┌──
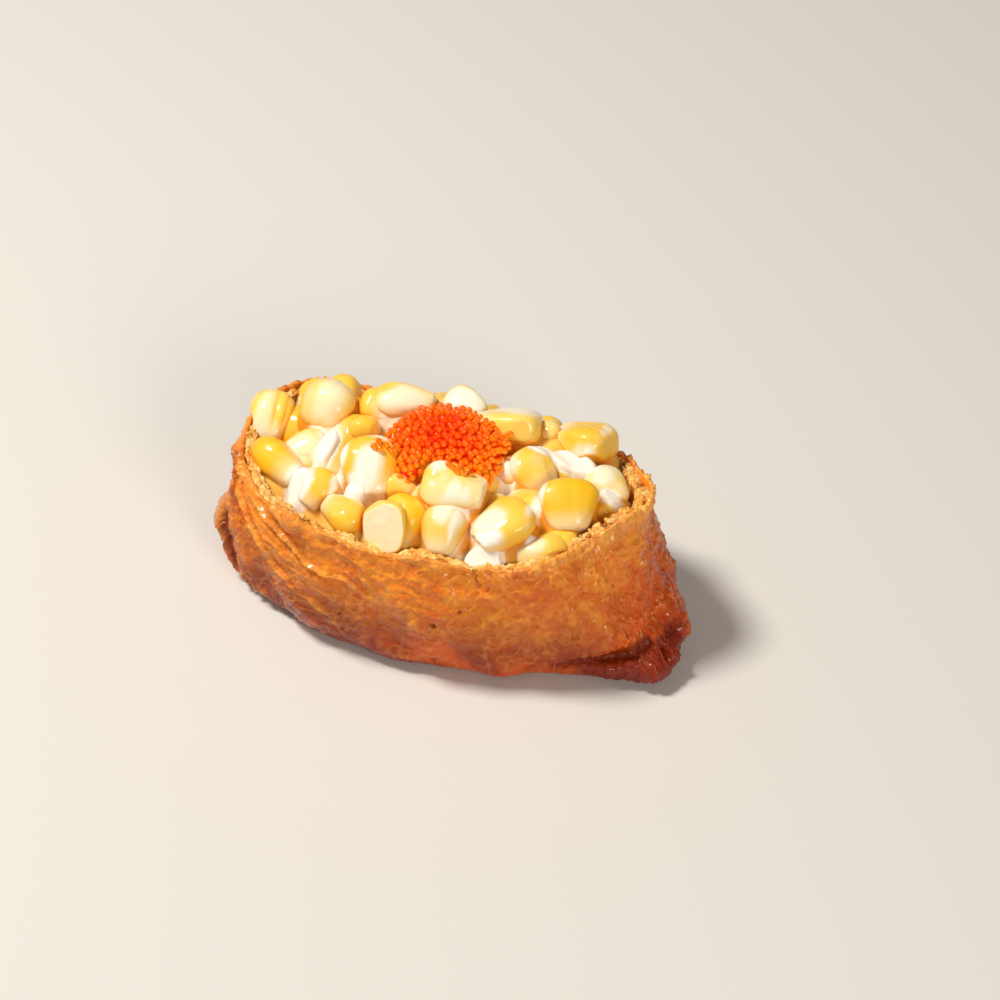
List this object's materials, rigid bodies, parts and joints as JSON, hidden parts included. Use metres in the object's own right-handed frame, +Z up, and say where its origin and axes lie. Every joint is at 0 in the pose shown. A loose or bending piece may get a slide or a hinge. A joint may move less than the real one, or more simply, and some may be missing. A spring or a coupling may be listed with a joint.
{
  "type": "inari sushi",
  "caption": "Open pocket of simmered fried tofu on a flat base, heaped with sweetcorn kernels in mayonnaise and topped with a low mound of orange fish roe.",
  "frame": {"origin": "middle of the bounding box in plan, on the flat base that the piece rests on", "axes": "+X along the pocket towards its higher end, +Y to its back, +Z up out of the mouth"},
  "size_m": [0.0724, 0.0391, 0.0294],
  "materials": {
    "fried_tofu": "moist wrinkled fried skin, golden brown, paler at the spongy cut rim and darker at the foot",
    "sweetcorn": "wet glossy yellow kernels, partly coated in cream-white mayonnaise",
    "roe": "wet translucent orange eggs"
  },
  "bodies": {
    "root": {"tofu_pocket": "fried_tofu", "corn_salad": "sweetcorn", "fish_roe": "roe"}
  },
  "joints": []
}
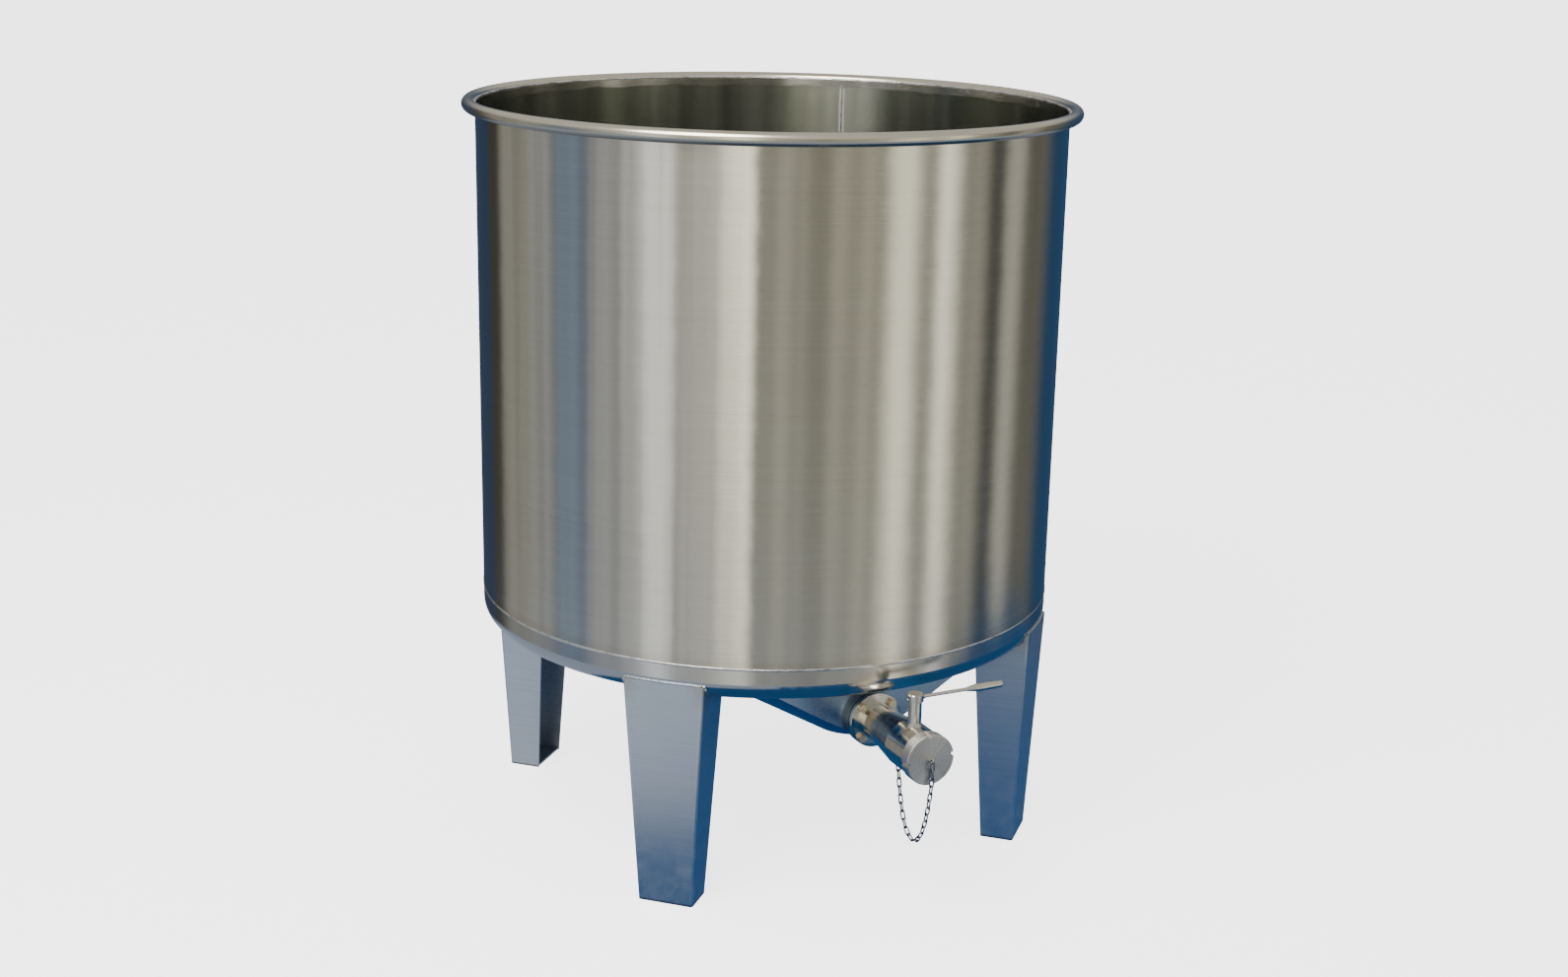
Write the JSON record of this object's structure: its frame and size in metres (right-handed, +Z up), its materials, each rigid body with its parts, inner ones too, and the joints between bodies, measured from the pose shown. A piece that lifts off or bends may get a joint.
└──
┌──
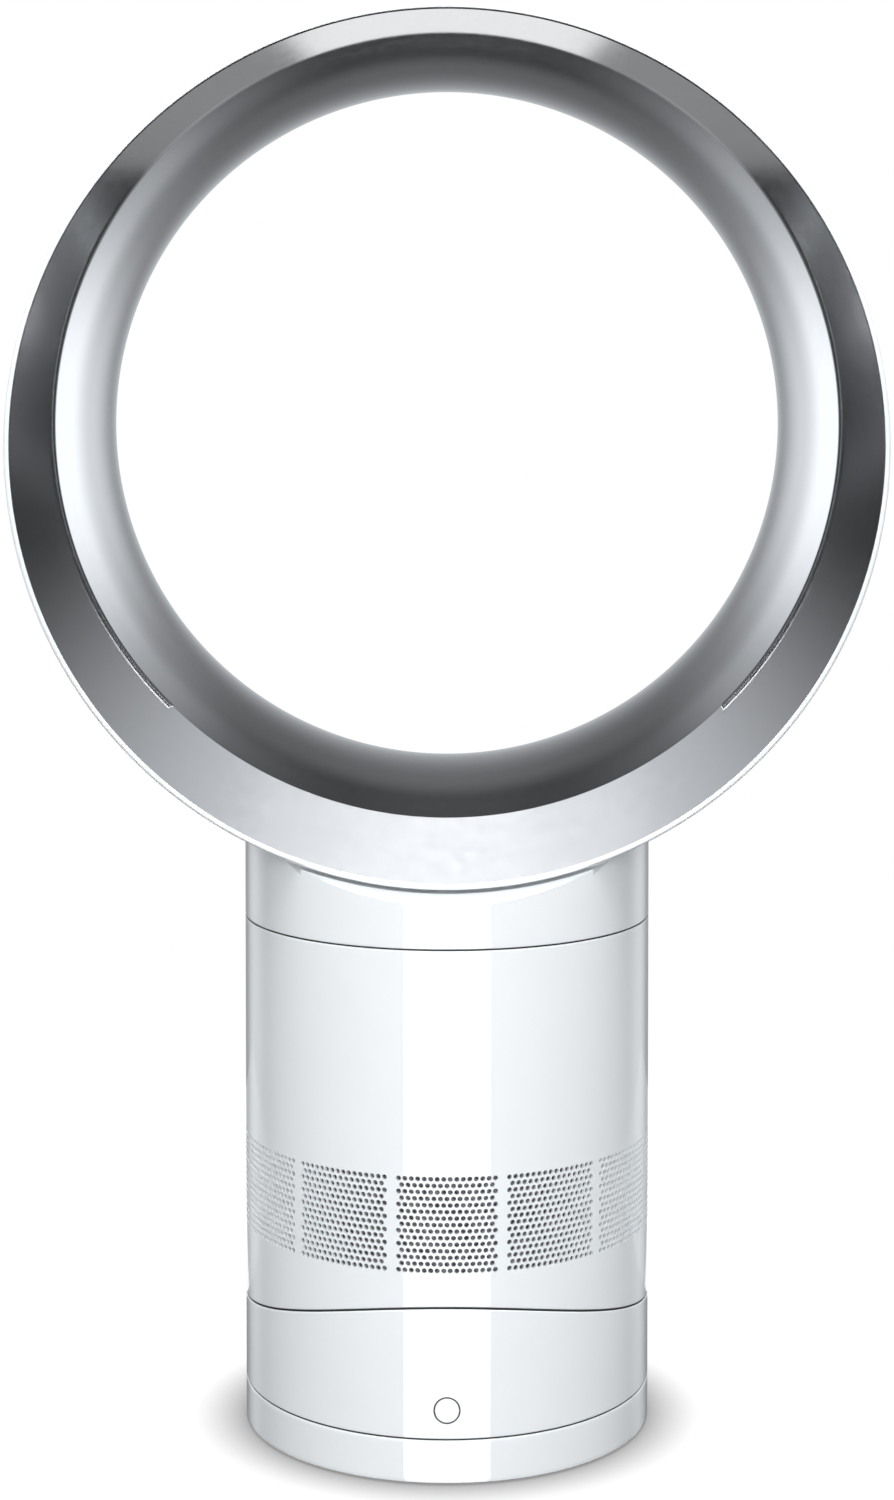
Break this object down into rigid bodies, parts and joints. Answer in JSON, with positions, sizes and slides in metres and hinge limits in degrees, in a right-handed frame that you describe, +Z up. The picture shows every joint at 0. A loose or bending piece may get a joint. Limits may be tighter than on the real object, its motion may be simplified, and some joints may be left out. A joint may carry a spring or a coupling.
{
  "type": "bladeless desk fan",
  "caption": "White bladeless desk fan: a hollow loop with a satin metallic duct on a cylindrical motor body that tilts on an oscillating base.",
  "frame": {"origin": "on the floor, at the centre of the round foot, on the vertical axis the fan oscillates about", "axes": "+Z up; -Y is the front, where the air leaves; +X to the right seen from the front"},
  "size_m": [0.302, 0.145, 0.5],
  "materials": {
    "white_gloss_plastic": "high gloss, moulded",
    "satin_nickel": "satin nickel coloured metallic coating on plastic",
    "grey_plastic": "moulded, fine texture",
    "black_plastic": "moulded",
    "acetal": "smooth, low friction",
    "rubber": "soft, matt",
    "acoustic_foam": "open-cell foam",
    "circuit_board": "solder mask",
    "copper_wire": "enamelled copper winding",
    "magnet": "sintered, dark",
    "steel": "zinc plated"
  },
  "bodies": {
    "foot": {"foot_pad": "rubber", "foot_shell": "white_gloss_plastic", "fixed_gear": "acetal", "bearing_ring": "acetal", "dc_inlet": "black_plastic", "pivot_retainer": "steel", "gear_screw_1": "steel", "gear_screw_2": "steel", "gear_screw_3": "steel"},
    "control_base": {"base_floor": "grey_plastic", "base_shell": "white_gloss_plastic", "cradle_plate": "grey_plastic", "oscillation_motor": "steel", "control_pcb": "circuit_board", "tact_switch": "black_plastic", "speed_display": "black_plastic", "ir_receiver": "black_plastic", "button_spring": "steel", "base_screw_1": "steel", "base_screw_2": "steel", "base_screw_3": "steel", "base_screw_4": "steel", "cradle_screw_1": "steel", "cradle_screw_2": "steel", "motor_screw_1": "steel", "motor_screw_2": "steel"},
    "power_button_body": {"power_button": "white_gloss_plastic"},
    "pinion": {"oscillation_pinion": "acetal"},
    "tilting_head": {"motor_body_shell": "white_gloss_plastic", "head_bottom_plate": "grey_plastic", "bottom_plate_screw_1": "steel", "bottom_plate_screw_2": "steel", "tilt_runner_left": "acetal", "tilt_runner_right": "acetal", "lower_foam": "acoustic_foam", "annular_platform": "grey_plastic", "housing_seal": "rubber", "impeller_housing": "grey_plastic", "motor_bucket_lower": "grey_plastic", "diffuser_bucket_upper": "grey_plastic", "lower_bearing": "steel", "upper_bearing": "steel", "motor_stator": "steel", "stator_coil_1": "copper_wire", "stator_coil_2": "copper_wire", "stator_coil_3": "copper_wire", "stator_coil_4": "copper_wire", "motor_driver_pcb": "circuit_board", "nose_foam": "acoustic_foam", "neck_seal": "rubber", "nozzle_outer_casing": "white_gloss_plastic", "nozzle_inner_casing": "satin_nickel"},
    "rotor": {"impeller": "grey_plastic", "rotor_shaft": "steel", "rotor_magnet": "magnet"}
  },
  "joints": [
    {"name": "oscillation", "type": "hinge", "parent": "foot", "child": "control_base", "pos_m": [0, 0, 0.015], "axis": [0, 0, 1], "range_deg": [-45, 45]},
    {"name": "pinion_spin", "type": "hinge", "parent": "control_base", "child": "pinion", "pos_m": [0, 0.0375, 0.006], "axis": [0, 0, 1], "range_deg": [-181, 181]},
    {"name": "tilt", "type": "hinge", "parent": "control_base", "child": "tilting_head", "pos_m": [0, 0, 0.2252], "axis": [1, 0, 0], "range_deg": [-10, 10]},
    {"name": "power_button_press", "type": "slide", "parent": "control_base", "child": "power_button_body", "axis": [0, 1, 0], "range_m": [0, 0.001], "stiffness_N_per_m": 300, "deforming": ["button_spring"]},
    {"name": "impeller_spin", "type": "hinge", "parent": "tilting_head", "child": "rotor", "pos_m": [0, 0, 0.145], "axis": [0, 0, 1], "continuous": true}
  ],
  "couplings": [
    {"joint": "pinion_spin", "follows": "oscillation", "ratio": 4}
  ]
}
└──
■ WRITTEN PROBLEM: Look through the material above and print exactly the lines from the one containing "List this object's" to the one containing "Write the JSON", both included, and nothing more.

■ OUTPUT FOR THIS EXERCISE:
List this object's materials, rigid bodies, parts and joints as JSON, hidden parts included. Use metres in the object's own right-handed frame, +Z up, and say where its origin and axes lie. Every joint is at 0 in the pose shown. A loose or bending piece may get a slide or a hinge. A joint may move less than the real one, or more simply, and some may be missing. A spring or a coupling may be listed with a joint.
{
  "type": "inari sushi",
  "caption": "Open pocket of simmered fried tofu on a flat base, heaped with sweetcorn kernels in mayonnaise and topped with a low mound of orange fish roe.",
  "frame": {"origin": "middle of the bounding box in plan, on the flat base that the piece rests on", "axes": "+X along the pocket towards its higher end, +Y to its back, +Z up out of the mouth"},
  "size_m": [0.0724, 0.0391, 0.0294],
  "materials": {
    "fried_tofu": "moist wrinkled fried skin, golden brown, paler at the spongy cut rim and darker at the foot",
    "sweetcorn": "wet glossy yellow kernels, partly coated in cream-white mayonnaise",
    "roe": "wet translucent orange eggs"
  },
  "bodies": {
    "root": {"tofu_pocket": "fried_tofu", "corn_salad": "sweetcorn", "fish_roe": "roe"}
  },
  "joints": []
}
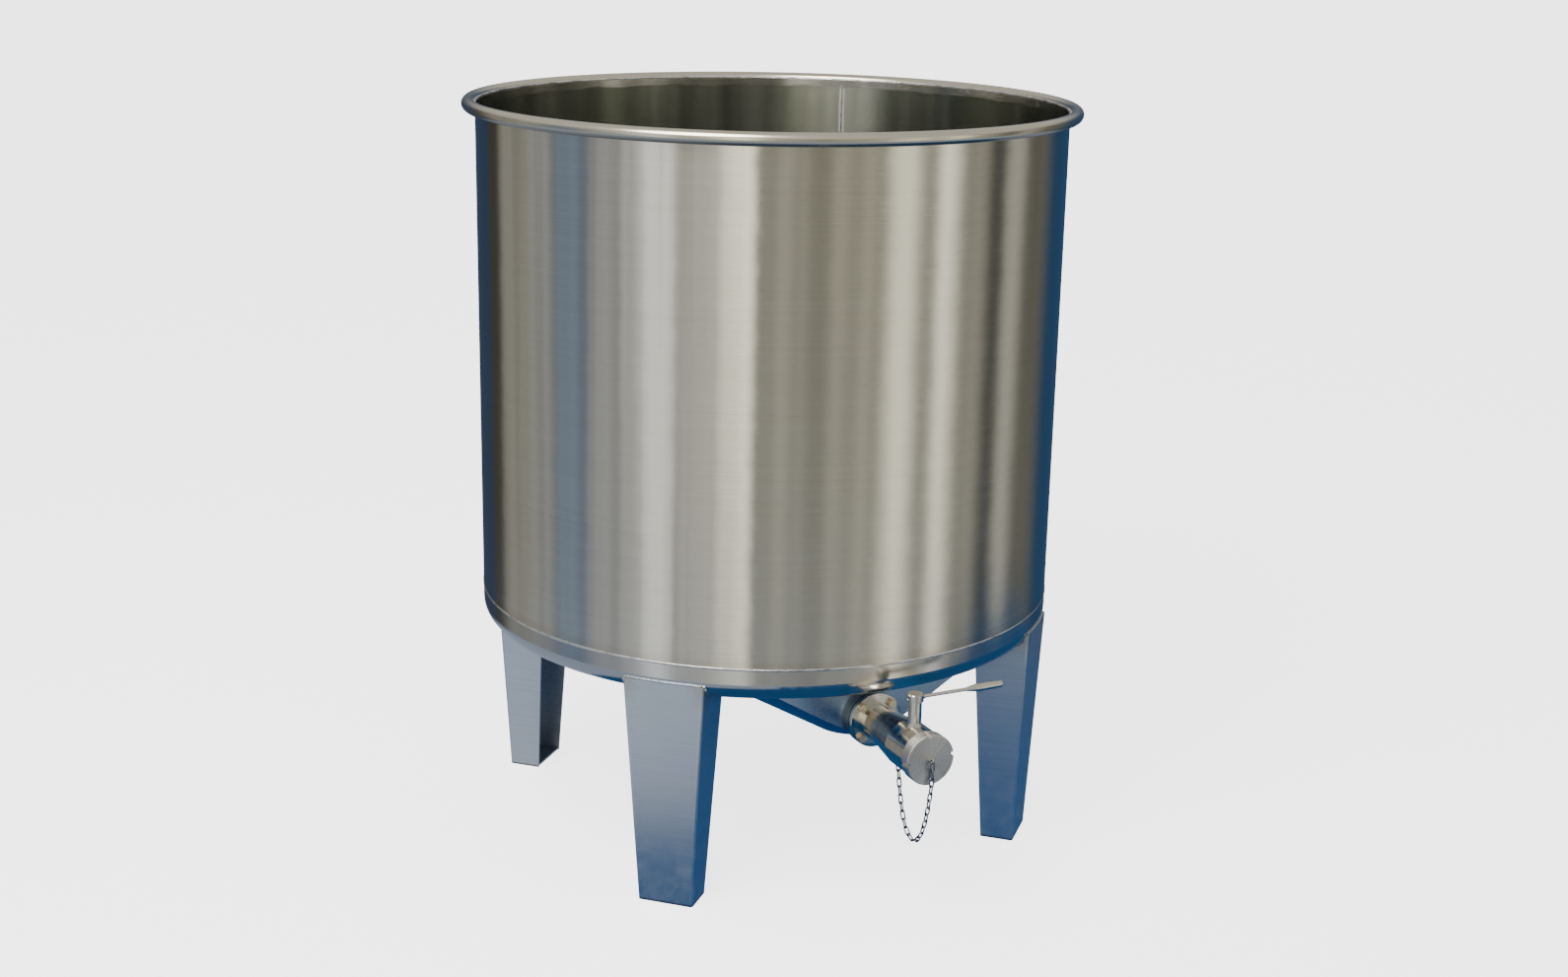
Write the JSON record of this object's structure: its frame and size in metres (right-handed, +Z up), its materials, each rigid body with its parts, inner ones too, and the joints between bodies, measured from the pose shown. A piece that lifts off or bends may get a joint.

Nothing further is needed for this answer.